Consider: the book’s secondary villain Herr Starr, who wants to give Margaret Thatcher a golden shower, and can eventually only reach sexual satisfaction through liberal application of a strap-on.
Or: Jesus DeSade, whose unbridled hedonism leads to pedophilia.
Or: T.C., whose unconstrained libido matches his moral and intellectual savagery.
Or: Miss Oatlash, the dominatrix and Nazi apologist. ZOMG! The uptight professional woman is secretly into BDSM – smile, you’ve just been Shyamalanned!
Or: Odin Quincannon, the evil businessman who…well, no, I won’t spoil that gag for those who haven’t read the book.
Or:
[CASSIDY SPOILER!!}
That the depths of Cassidy’s decline are marked when he’s coerced into giving his drug dealer a blowjob.
[END CASSIDY SPOILER!]
By contrast, there are only three occasions when the main good guys – viz. protagonist Jesse Custer and girlfriend Tulip ’Hare – engage in anything remotely kinky. First (chronologically at least — it occurs in a flashback), Jesse idly considers asking Tulip and her best friend Amy to join him in a threesome. He decides against it, not wanting to jeopardise his relationship with either of them—incidentally, this could well be the smartest thing Jesse does in the whole series.
Second, Tulip handcuffs Jesse to a bed, leading the poor sap to think that they’re going to get their kink on. But no such luck; it’s just revenge for one of Jesse’s misdeeds. Tulip just leaves him there while she goes out drinking with Amy.
Finally there is some suggestion, later in the series, that Jesse and Tulip do eventually use the handcuffs in the manner intended, viz. very mildly kinky sexual practices. So even when the good guys do get down and dirty, it’s about as vanilla as you could imagine.
Now, to be fair, Ennis rarely presents any of the villains’ sexual deviancies as evil in themselves (with the obvious exception of DeSade’s pedophilia). Their perversions are funny, not wicked. We’re supposed to laugh, not boo. And Ennis is under no obligation to proselytize for sexual adventurism.
But Preacher does deliberately set out to undermine some central parts of Christian morality — in particular the value of faith, and the doctrine that God deserves our worship. So it’s a bit of a let-down to find that Ennis’ views on sexuality are barely more liberal than that famous neologism, Rick ‘man-on-dog’ Santorum. And it’s even worse that Ennis perpetuates the myth that only bad guys like to get kinky.
Preacher may be a good comic but, when it comes to sexuality, it brings to mind what Homer Simpson once said about the bible: talk about a preachy book!
* but maybe not, uh, seconda facie.

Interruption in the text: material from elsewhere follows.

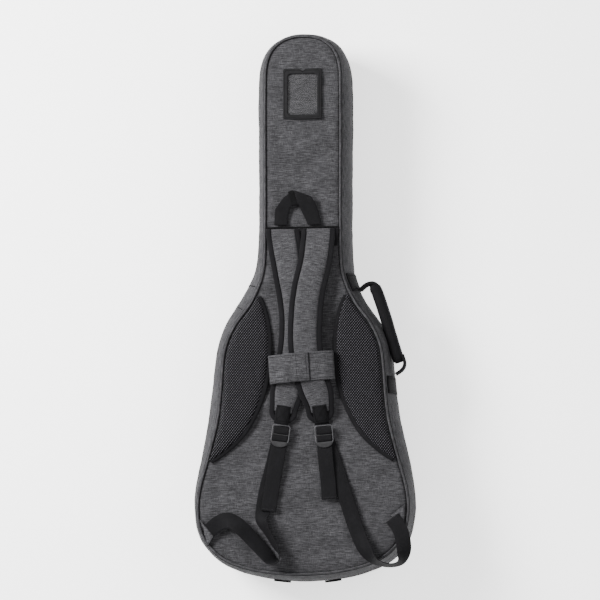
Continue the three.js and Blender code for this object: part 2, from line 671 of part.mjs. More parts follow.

A while back, someone called ‘moose n squirrel’ accused Ennis of fascism, in a comment thread at Tim O’Neill’s whenwillthehurtingstop.blogspot.com. (Because I, evidently, suck and am stupid, I can’t find the post or comment now) Among the evidence was the fact that Ennis almost always presents weakness as contemptible, meriting either scorn or ridicule or both, while the good guys are almost always adept at chewing bubblegum and kicking ass. But it’s for good, of course, not for evil, so that’s A-OK. I find this a persuasive reading of Ennis, in Preacher as much as anywhere else. Those who favour a more charitable interpretation carry a heavy burden of proof, or so it seems to me at any rate.
Not that fascism would necessarily invalidate Ennis’ work, even if it is there. I like all kinds of comics with dubious ideological contents: e.g. Dave Sim, Harold Gray, Raymond ‘boo hoo nuclear holocaust somebody call a waaambulance’ Briggs etc.